Business owners and managers looking to beat the credit crunch and boost income for 2009 (that’s everyone) could learn a great PR lesson from Turkish shoemaker Ramazan Baydan.

By reacting quickly to a breaking global news story Mr Baydan has managed to cash in - big time. The following copy is from The Guardian. Did he really make the shoes? Who can say? All the world saw of each shoe was a flash of black as they hurtled through the air towards Bush. The truth is it doesn’t really matter. He was the one smart enough to seize the opportunity…

Their deployment as a makeshift missile robbed President George Bush of his dignity and landed their owner in jail.
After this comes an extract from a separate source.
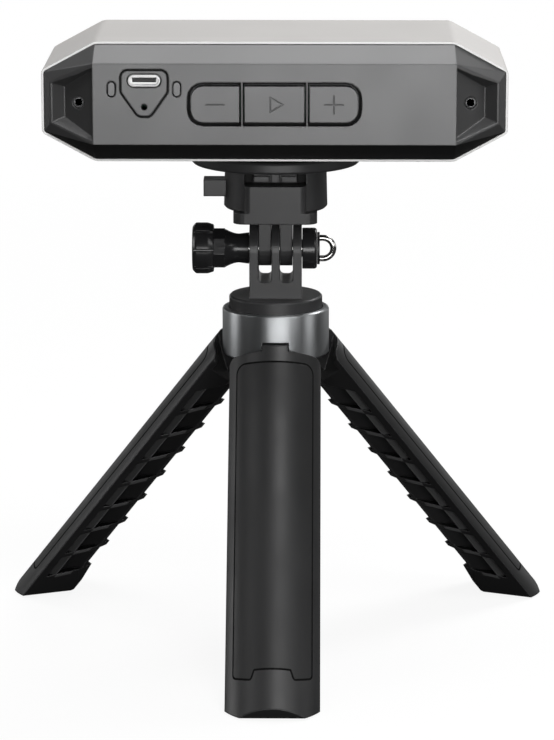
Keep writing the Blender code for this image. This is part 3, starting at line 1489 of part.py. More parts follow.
def inlay_edge(angle, grow):
    """Top and bottom heights of the inlay at an angle, moved outward by grow."""
    reach = inlay_half_angle + grow / leg_radius
    away = (reach - abs(angle)) * leg_radius

    def corner(size):
        size += grow
        if away >= size:
            return 0.0
        return size - math.sqrt(max(size * size - (size - away) ** 2, 0.0))
    step = min(max((abs(angle) - inlay_notch_angle + grow / leg_radius) / inlay_notch_blend, 0.0), 1.0)
    blend = step * step * (3 - 2 * step)
    notch_end = math.cos(inlay_notch_angle + inlay_notch_blend)
    inward = leg_radius * (1 - math.cos(angle))
    beyond = leg_radius * max(notch_end - math.cos(angle), 0.0)
    low = inlay_bottom - inlay_notch * (1 - blend) + grow - corner(inlay_foot_corner)
    high = inlay_top - grow + corner(inlay_corner)
    return high - inlay_top_slope * inward, low - inlay_foot_slope * beyond


def inlay_shape(name, grow, inner, outer):
    """Curved panel on the leg between two radii, with arched shoulders and a notch at its foot."""
    reach = inlay_half_angle + grow / leg_radius
    near = inlay_notch_angle + inlay_notch_blend
    marks = [-reach, -reach + inlay_end_angle * inlay_end_share, -reach + inlay_end_angle,
             -(reach + near) * HALF, -near, -near + inlay_notch_blend * HALF, -inlay_notch_angle,
             -inlay_notch_angle * HALF, 0.0]
    angles = marks + [-a for a in marks[-2::-1]]
    rings = []
    for a in angles:
        top, low = inlay_edge(a, grow)
        ring = [(outer, top), (outer, low), (inner, low), (inner, top)]
        rings.append([leg_point(r * math.cos(a), r * math.sin(a), s) for r, s in ring])
    return loft(name, rings)


inlay_end_angle = math.radians(4.5)
inlay_end_share = 0.3


def shoulder_cut():
    """Space over the outer skin of a leg: its lower side is the top edge, rounded at both corners."""
    half = leg_sector * HALF
    outer = leg_radius + 2 * GAP
    inner = leg_radius - shoulder_wall - GAP
    marks = [0.0, half * HALF] + [half - shoulder_corner * share / leg_radius for share in corner_shares]
    angles = [-a for a in marks[:0:-1]] + marks
    rings = []
    for a in angles:
        away = (half - abs(a)) * leg_radius
        short = max(shoulder_corner - away, 0.0)
        fall = shoulder_corner - math.sqrt(max(shoulder_corner * shoulder_corner - short * short, 0.0))
        low = shoulder_drop - shoulder_lean * leg_radius * (1 - math.cos(a)) + fall
        high = shoulder_drop - shoulder_over
        ring = [(outer, high), (outer, low), (inner, low + shoulder_bevel), (inner, high)]
        rings.append([leg_point(r * math.cos(a), r * math.sin(a), s) for r, s in ring])
    return loft("shoulder_cut", rings)


corner_shares = (1.0, 0.75, 0.5, 0.3, 0.15, 0.05, -0.1)


def pad_section(grow):
    """Cross-section of the rubber pad in the sole."""
    return [(t, w) for t, w in sector_section(toe_inner - pad_inset + grow, pad_inner - grow,
                                               2 * pad_inset - grow)]


def leg_meshes():
    """Build the leg, its inlay and its pad once, in the leg frame."""
    tilt = sole_clear / math.cos(leg_splay)
    leg = leg_prism("leg", sector_section(leg_radius, leg_inner, side_gap),
                    lambda t: shoulder_drop - shoulder_rise, lambda t: sole_height(t) - tilt)
    core = leg_radius - shoulder_wall
    round_core = arc((0, 0), core, -leg_sector * HALF, leg_sector * HALF, arc_steps)
    cut(leg, shoulder_cut())
    cut(leg, leg_prism("core_cut", round_core + [(0.0, core), (0.0, -core)],
                       lambda t: shoulder_drop - shoulder_over,
                       lambda t: shoulder_drop + shoulder_slope * (leg_radius - t)))
    half = leg_sector * HALF
    heel_section = []
    for t in (heel_inner, heel_join):
        width = t * math.tan(half) - side_gap / math.cos(half)
        heel_section += [(t, -width), (t, width)] if t > heel_inner else [(t, width), (t, -width)]
    fall = (heel_end - heel_start) / (leg_inner - heel_inner)
    add(leg, leg_prism("heel", heel_section, lambda t: heel_end - fall * (t - heel_inner),
                       lambda t: sole_height(t) - tilt))
    add(leg, leg_tab())
    cut(leg, rib_pockets_shape())
    slope = -toe_rise / (leg_radius - toe_inner)
    toe_base = sole_height(toe_inner) - tilt
    wide = [(toe_inner, -leg_radius), (2 * leg_radius, -leg_radius), (2 * leg_radius, leg_radius),
            (toe_inner, leg_radius)]
    cut(leg, leg_prism("toe_cut", wide, lambda t: toe_base + slope * (t - toe_inner),
                       lambda t: sole_height(2 * leg_radius)))
    cut(leg, inlay_shape("inlay_bed", GAP, leg_radius - inlay_thickness - GAP, leg_radius + GAP))
    cut(leg, cylinder("pin_hole", pin_radius + GAP, -leg_radius, leg_radius, "X", (0, 0, 0), SMALL_STEPS))
    cut(leg, leg_prism("pad_bed", pad_section(GAP), lambda t: sole_height(t) - tilt - pad_depth,
                       lambda t: sole_height(t) + tilt))
    inlay = inlay_shape("inlay", 0.0, leg_radius - inlay_thickness, leg_radius)
    pad = leg_prism("pad", pad_section(0), lambda t: sole_height(t) - tilt - pad_depth + GAP, sole_height)
    return leg, inlay, pad


def legs():
    """Place three copies of the leg around the axis, spread to their stops."""
    leg, inlay, pad = leg_meshes()
    for label, azimuth in leg_directions.items():
        out = outward(azimuth)
        across = sideways(azimuth)
        up = Vector((0, 0, 1))
        along_t = out * math.cos(leg_splay) + up * math.sin(leg_splay)
        along_s = out * math.sin(leg_splay) - up * math.cos(leg_splay)
        hinge = out * leg_pivot_radius + up * leg_pivot_height
        turn = Matrix((across, -along_t, -along_s)).transposed().to_4x4()
        main = None
        kinds = ((leg, "leg_", LEG_GREY, 0.45), (inlay, "leg_inlay_", INLAY_GREY, 0.5),
                 (pad, "foot_pad_", RUBBER, 0.85))
        for base, name, colour, rough in kinds:
            mesh = base.data.copy()
            item = bpy.data.objects.new(name + label, mesh)
            mesh.name = item.name
            bpy.context.scene.collection.objects.link(item)
            mesh.transform(turn)
            mesh.transform(Matrix.Translation(hinge))
            dress(item, colour, rough, 0.0, hinge, main)
            if main is None:
                main = item
    for item in (leg, inlay, pad):
        mesh = item.data
        bpy.data.objects.remove(item, do_unlink=True)
        bpy.data.meshes.remove(mesh)


# assembly
def scanner_head(parent):
    """Everything inside and outside the scanner housing."""
    outer_shell(parent)
    rear_cover(parent)
    port_group(parent)
    indicator_lenses(parent)
    keys(parent)
    key_gasket(parent)
    rear_cover_screws(parent)
    front_bezel(parent)
    front_glass(parent)
    optical_module("left_infrared_camera", -camera_x, camera_barrel, camera_lens, LENS_GREY, parent)
    optical_module("right_infrared_camera", camera_x, camera_barrel, camera_lens, LENS_GREY, parent)
    optical_module("pattern_projector", 0, projector_barrel, projector_lens, LENS_GREY, parent)
    optical_module("color_camera", colour_x, colour_barrel, colour_lens, LENS_GREY, parent)
    fill_lamp_board(parent)
    optical_frame(parent)
    main_board(parent)
    button_switches(parent)
    mounting_insert(parent)


def mount(parent):
    """Quick-release mount between the scanner and the clamp."""
    mount_pad(parent)
    mount_disc(parent)
    mount_screw(parent)
    quick_release_body(parent)
    release_slide(parent)
    release_spring(parent)


def centre_on_origin():
    """Move the set so that its bounding box is centred in X and Y and stands on the floor."""
    bpy.context.view_layer.update()
    low = np.full(3, np.inf)
    high = np.full(3, -np.inf)
    for item in bpy.data.objects:
        if item.type == "MESH":
            points = np.array([item.matrix_world @ v.co for v in item.data.vertices])
            low = np.minimum(low, points.min(axis=0))
            high = np.maximum(high, points.max(axis=0))
    shift = Vector((-(low[0] + high[0]) / 2, -(low[1] + high[1]) / 2, -low[2]))
    for item in bpy.data.objects:
        if item.parent is None:
            item.location += shift
    bpy.context.view_layer.update()


def main():
    """Build the scanner, its mount and the tripod."""
    clear_scene()
    tilt_axis = axis_empty("scanner_tilt_axis", pivot)
    scanner_head(tilt_axis)
    mount(tilt_axis)
    knob = thumb_knob()
    clamp_bolt(knob)
    nut_group()
    fork_head()
    collar()
    hub()
    hinge_pins()
    hub_screw()
    legs()
    centre_on_origin()


main()
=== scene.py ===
# %% [markdown]
# # A pocket three-d scanner on its mini tripod
#
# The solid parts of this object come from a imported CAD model. This lesson dresses them: it gives every part a
# finish worked out from noise and edge masks, and it rebuilds a few parts as smooth surfaces, because a
# coarse solid shows its facets at a close look. We start by loading the parts and noting their overall box.

import json
import math

import bmesh
import bpy
import numpy as np
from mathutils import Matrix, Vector


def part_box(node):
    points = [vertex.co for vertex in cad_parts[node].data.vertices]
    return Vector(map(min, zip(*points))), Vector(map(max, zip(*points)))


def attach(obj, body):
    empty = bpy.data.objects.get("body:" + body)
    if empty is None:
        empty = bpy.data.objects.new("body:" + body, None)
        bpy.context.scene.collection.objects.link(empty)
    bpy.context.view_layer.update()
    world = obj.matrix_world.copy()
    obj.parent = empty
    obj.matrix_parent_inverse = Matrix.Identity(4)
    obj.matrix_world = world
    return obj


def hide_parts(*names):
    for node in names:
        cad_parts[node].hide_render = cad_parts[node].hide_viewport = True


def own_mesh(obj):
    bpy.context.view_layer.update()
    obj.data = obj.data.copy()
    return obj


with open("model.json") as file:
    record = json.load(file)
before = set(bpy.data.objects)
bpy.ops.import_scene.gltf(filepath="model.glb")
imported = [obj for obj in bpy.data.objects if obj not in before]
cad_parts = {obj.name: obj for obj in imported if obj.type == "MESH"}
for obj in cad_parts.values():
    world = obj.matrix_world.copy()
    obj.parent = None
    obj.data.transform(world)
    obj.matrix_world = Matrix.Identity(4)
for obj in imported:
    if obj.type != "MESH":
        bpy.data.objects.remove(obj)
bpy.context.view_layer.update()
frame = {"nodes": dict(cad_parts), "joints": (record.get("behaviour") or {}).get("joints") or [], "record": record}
MM = 0.001
SIDES = ("front", "left", "right")

# %% [markdown]
# The three legs stand around one upright axis, and the clamp bolt lies across it. Both lines are read from
# the boxes of two parts, the ring around the leg hinges and the bolt, so that nothing here is fitted by eye.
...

But the world’s most notorious pair of shoes have yielded an unexpected bonanza for a Turkish shoemaker.
Ramazan Baydan, owner of the Istanbul-based Baydan Shoe Company, has been swamped with orders from across the world, after insisting that his company produced the black leather shoes which the Iraqi journalist Muntazar al-Zaidi threw at Bush during a press conference in Baghdad last Sunday.
Baydan has recruited an extra 100 staff to meet orders for 300,000 pairs of Model 271 - more than four times the shoe’s normal annual sale - following an outpouring of support for Zaidi’s act, which was intended as a protest, but led to his arrest by Iraqi security forces.
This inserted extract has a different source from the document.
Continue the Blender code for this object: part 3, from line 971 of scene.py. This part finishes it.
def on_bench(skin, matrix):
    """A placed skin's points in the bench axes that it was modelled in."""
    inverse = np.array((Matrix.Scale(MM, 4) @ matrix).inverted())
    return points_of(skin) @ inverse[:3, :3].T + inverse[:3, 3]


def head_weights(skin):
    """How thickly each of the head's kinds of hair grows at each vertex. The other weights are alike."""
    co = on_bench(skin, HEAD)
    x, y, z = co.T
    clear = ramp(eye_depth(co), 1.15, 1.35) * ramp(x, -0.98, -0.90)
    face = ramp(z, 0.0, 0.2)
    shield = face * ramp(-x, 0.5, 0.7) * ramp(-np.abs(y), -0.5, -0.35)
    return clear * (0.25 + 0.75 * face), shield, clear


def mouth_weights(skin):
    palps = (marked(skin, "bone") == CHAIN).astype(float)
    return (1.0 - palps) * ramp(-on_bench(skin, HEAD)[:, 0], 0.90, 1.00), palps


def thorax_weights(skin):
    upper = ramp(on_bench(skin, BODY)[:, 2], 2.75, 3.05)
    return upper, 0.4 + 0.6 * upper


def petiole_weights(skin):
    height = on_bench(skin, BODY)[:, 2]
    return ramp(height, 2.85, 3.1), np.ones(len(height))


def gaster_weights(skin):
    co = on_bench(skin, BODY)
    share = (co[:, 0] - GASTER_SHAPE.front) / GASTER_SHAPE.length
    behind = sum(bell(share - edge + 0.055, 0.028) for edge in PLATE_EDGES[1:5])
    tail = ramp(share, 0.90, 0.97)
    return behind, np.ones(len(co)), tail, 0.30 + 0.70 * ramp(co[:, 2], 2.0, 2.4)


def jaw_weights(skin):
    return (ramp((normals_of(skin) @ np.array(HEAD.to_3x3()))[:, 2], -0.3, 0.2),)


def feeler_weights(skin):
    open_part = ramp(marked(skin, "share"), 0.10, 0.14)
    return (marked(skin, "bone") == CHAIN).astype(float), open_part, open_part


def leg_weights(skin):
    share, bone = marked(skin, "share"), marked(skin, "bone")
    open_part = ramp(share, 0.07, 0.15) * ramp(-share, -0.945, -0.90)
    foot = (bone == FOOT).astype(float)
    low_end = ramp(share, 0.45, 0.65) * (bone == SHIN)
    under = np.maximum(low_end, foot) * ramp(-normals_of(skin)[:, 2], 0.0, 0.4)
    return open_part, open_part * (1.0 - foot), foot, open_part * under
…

Orders have come mainly from the US and Britain, and from neighbouring Muslim countries, he said.
Around 120,000 pairs have been ordered from Iraq, while a US company has placed a request for 18,000. A British firm is understood to have offered to serve as European distributor for the shoes, which have been on the market since 1999 and sell at around £28 in Turkey. A sharp rise in orders has been recorded in Syria, Egypt and Iran, where the main shoemaker’s federation has offered to provide Zaidi and his family with a lifetime’s supply of shoes.
To meet the mood of the marketplace, Baydan is planning to rename the model “the Bush Shoe” or “Bye-Bye Bush”.
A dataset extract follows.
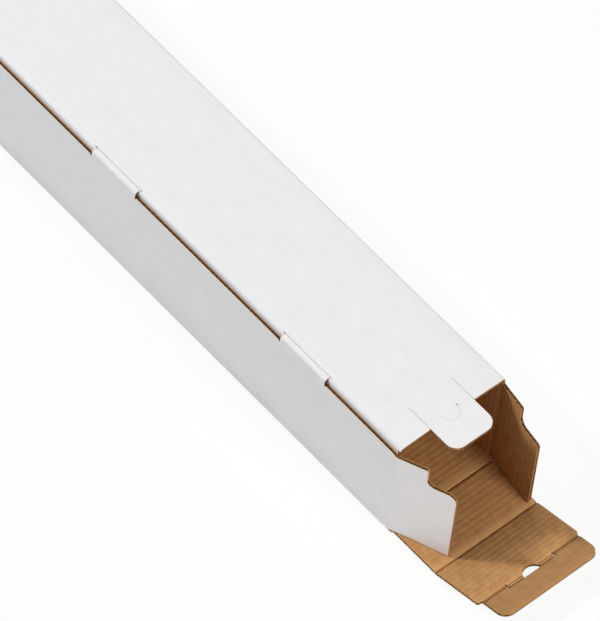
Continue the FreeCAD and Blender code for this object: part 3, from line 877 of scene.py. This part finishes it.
tongue = layers(tongue_loops, tongue_levels, [TONGUE_CREASE])
flaps = [
    ("left_dust_flap", "board_flap", left_dust, dust_shape(-1, LEFT_TURN), "tube", 0),
    ("right_dust_flap", "board_flap", right_dust, dust_shape(1, RIGHT_TURN), "tube", 0),
    ("lid_tongue", "board_tongue", tongue, tongue_shape(), "tube", TONGUE_CREASE),
    ("end_flap_lower", "board_end_flap", lower_panel, end_flap_shape(), "tube", CREASE_1),
    ("end_flap_upper", "board_end_flap", upper_panel, end_flap_shape((CREASE_2, RISE)),
     "end_flap_lower", CREASE_2),
]
for node, slot_name, parts, shape, parent, crease in flaps:
    zones = PRESSED_BANDS if slot_name == "board_end_flap" else ()
    piece = add_piece(f"{node}_board", parts, shape, BOARD_LAYERS, zones)
    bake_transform(piece)
    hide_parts(node)

tuck_parts = layers(
    [tuck_outline(SLOT_OFFSET + SLIT_WIDTH)], end_levels, [CREASE_3],
    scored(CREASE_3, end=CREASE_3 + TUCK_LENGTH), PRESSED_BANDS,
)
tuck_shape = end_flap_shape((CREASE_2, RISE), (CREASE_3, TUCK_RISE))
tuck = add_piece("tuck_flap_board", tuck_parts, tuck_shape, TUCK_LAYERS, PRESSED_BANDS)
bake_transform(tuck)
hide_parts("tuck_flap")

closed_slot_edge = SLOT_OFFSET + BOARD + 2 * LAYER_GAP
ride_tube("closed_left_dust_flap", left_dust, at_far_end(dust_shape(-1, 90)))
ride_tube("closed_right_dust_flap", right_dust, at_far_end(dust_shape(1, 90)))
ride_tube("closed_end_flap_lower", lower_panel, at_far_end(end_flap_shape((CREASE_1, 90))))
ride_tube(
    "closed_end_flap_upper",
    layers([upper_outline()], end_levels, [], scored(CREASE_2, CREASE_3)),
    at_far_end(end_flap_shape((CREASE_1, 90))),
)
ride_tube(
    "closed_tuck_flap",
    layers([tuck_outline(closed_slot_edge)], end_levels, [CREASE_3]),
    at_far_end(end_flap_shape((CREASE_1, 90), (CREASE_3, 90))),
)
ride_tube(
    "closed_lid_tongue",
    layers(tongue_loops, tongue_levels, [0]),
    at_far_end(tongue_shape((0, 90))),
)

# --------------------------------------------------------------------- camera, floor and lighting

WHITE = (1, 1, 1, 1)
LENS, SENSOR = 463.8, 36
CAMERA_PLACE, CAMERA_TARGET, CAMERA_ROLL = (2.398, -2.789, 5.433), (-0.2087, 0.0299, 0), 7.442
FLOOR_SIZE = 120
FLOOR_GLOW = 0.86  # the share of the floor's look that is plain white. The rest is its lit colour
WORLD = 0.12  # how strongly the white world lights the object


def stand(name, data, place, target, roll=0):
    """A camera or a lamp at a place, turned to a target and rolled by some degrees."""
    turn = (Vector(target) - Vector(place)).to_track_quat("-Z", "Y")
    holder = bpy.data.objects.new(name, data)
    holder.location = place
    holder.rotation_euler = (turn @ Quaternion((0, 0, 1), math.radians(roll))).to_euler()
    bpy.context.scene.collection.objects.link(holder)
    return holder


def lamp(name, place, target, size, power, colour=(1, 1, 1)):
    """A square soft box that shines from a place towards a target."""
    light = bpy.data.lights.new(name, "AREA")
    light.size = size
    light.energy = power
    light.color = colour
    stand(name, light, place, target).visible_camera = False


def seen(add):
    """1 for the camera's rays, also through glass or in a mirror, and 0 for light on its way."""
    path = add("ShaderNodeLightPath")
    either = maths(
        add, "MAXIMUM", path.outputs["Is Camera Ray"], path.outputs["Is Transmission Ray"],
    )
    return maths(add, "MAXIMUM", either, path.outputs["Is Glossy Ray"])


camera = bpy.data.cameras.new("camera")
camera.sensor_width = SENSOR
camera.lens = LENS
camera.clip_start, camera.clip_end = 0.1, 200
bpy.context.scene.camera = stand("camera", camera, CAMERA_PLACE, CAMERA_TARGET, CAMERA_ROLL)

bpy.ops.mesh.primitive_plane_add(size=FLOOR_SIZE)
floor = bpy.context.object
floor.name = "floor"
material, add = new_material("pale_floor")
grain = add("ShaderNodeTexNoise", {"Scale": 40.0, "Detail": 3.0}).outputs["Fac"]
tone = mixed(add, grain, (0.93, 0.93, 0.93, 1), (0.95, 0.95, 0.95, 1))
diffuse = add("ShaderNodeBsdfDiffuse", {"Color": tone, "Roughness": 1.0}).outputs[0]
glow = add("ShaderNodeEmission", {"Color": WHITE, "Strength": 1.0}).outputs[0]
share = maths(add, "MULTIPLY", seen(add), FLOOR_GLOW)
both = add("ShaderNodeMixShader", {0: share, 1: diffuse, 2: glow}).outputs[0]
add("ShaderNodeOutputMaterial", {"Surface": both})
floor.data.materials.append(material)
floor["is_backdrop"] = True

world = bpy.data.worlds.new("studio")
bpy.context.scene.world = world
add = node_adder(world)
soft = add("ShaderNodeBackground", {"Color": WHITE, "Strength": WORLD}).outputs[0]
white = add("ShaderNodeBackground", {"Color": WHITE, "Strength": 1.0}).outputs[0]
both = add("ShaderNodeMixShader", {0: seen(add), 1: soft, 2: white}).outputs[0]
add("ShaderNodeOutputWorld", {"Surface": both})

lamp("key", (-3.48, -2.6, 3.9), (-0.1, 0, 0.05), 0.6, 146)
lamp("front", (1.9, 0.15, 0.95), (0, 0, 0.05), 0.8, 30, (1, 0.94, 0.85))
lamp("top", (-1.0, 0.2, 2.2), (-0.2, 0, 0), 1.4, 20)

bpy.context.scene.view_settings.view_transform = "Standard"

low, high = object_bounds()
“We’ve been selling these shoes for years but, thanks to Bush, orders are flying in like crazy. We’ve even hired an agency to look at television advertising,” he said.
Zaidi has been in custody since the shoe-throwing incident, amid claims that he has been badly beaten. He faces a possible jail sentence for insulting a foreign leader, but has reportedly apologised and requested a pardon from Iraq’s prime minister, Nouri al-Maliki.